--- begin Source material ---

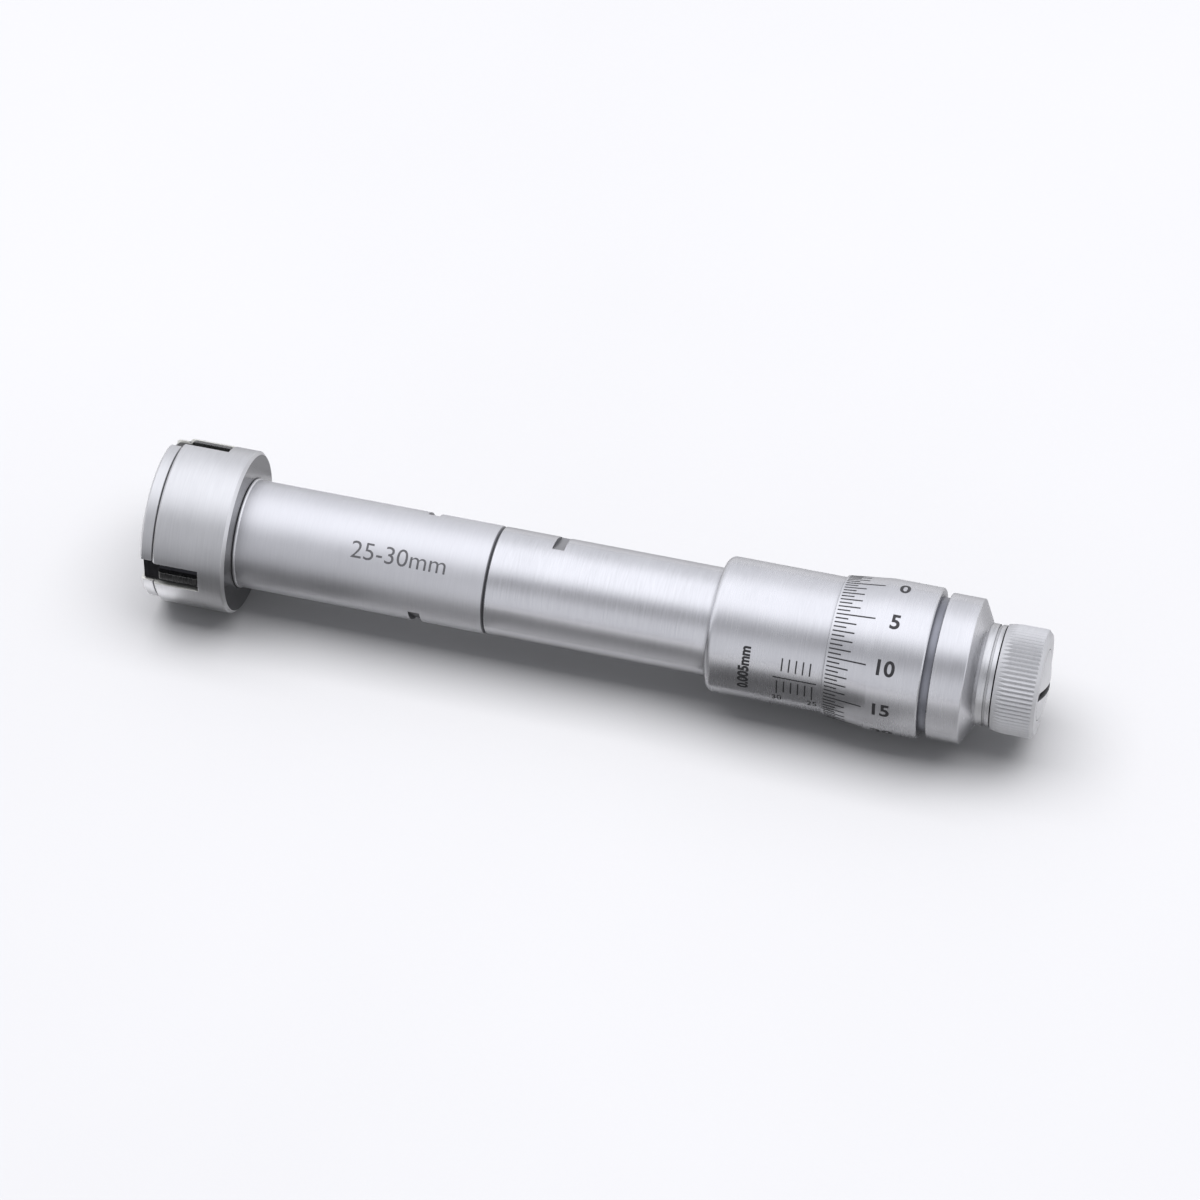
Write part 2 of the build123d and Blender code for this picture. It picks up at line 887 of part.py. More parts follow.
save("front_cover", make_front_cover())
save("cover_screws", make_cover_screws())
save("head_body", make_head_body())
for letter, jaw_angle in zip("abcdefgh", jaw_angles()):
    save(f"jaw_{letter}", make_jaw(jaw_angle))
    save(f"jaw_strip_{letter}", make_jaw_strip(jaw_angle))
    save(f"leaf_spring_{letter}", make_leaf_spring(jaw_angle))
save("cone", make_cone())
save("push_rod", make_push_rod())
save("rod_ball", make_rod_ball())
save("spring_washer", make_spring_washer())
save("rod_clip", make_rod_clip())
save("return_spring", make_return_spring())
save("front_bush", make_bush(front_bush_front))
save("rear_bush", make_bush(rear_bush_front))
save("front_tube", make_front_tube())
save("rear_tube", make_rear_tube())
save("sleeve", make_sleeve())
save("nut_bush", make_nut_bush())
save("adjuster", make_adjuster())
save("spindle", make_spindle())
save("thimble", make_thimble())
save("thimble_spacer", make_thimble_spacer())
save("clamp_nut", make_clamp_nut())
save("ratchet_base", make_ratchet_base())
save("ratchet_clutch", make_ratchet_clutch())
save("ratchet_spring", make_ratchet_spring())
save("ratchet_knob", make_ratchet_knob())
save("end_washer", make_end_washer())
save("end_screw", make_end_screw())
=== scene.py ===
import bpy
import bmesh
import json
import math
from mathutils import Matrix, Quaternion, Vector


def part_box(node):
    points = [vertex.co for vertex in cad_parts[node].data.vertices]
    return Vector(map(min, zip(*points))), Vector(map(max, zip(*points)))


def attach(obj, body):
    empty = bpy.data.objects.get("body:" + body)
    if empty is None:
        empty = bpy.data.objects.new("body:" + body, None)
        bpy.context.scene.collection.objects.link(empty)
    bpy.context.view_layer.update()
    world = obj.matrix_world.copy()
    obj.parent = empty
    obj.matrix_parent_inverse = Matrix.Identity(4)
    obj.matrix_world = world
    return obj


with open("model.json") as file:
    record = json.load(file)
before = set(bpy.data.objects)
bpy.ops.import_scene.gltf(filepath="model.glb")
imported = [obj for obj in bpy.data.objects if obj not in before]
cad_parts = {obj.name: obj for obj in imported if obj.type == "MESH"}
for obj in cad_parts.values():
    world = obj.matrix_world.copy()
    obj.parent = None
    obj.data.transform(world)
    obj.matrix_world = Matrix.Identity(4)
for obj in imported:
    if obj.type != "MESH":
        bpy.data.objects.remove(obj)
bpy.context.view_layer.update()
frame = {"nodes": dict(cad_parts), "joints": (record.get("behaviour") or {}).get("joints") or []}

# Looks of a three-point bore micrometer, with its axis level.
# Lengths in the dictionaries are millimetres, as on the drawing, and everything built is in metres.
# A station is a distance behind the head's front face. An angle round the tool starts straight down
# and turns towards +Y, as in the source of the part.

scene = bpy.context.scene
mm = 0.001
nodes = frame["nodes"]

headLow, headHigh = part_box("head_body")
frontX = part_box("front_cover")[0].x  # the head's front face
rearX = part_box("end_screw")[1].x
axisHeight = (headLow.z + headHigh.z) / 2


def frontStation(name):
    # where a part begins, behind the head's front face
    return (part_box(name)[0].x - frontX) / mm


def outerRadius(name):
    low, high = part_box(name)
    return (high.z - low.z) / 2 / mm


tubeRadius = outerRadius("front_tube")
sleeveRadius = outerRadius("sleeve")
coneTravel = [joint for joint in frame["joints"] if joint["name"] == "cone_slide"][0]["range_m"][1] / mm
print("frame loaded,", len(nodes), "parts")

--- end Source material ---

Aim: Copy each line holding the word "objects" from the listing above.

Solution:
    empty = bpy.data.objects.get("body:" + body)
        empty = bpy.data.objects.new("body:" + body, None)
        bpy.context.scene.collection.objects.link(empty)
before = set(bpy.data.objects)
imported = [obj for obj in bpy.data.objects if obj not in before]
        bpy.data.objects.remove(obj)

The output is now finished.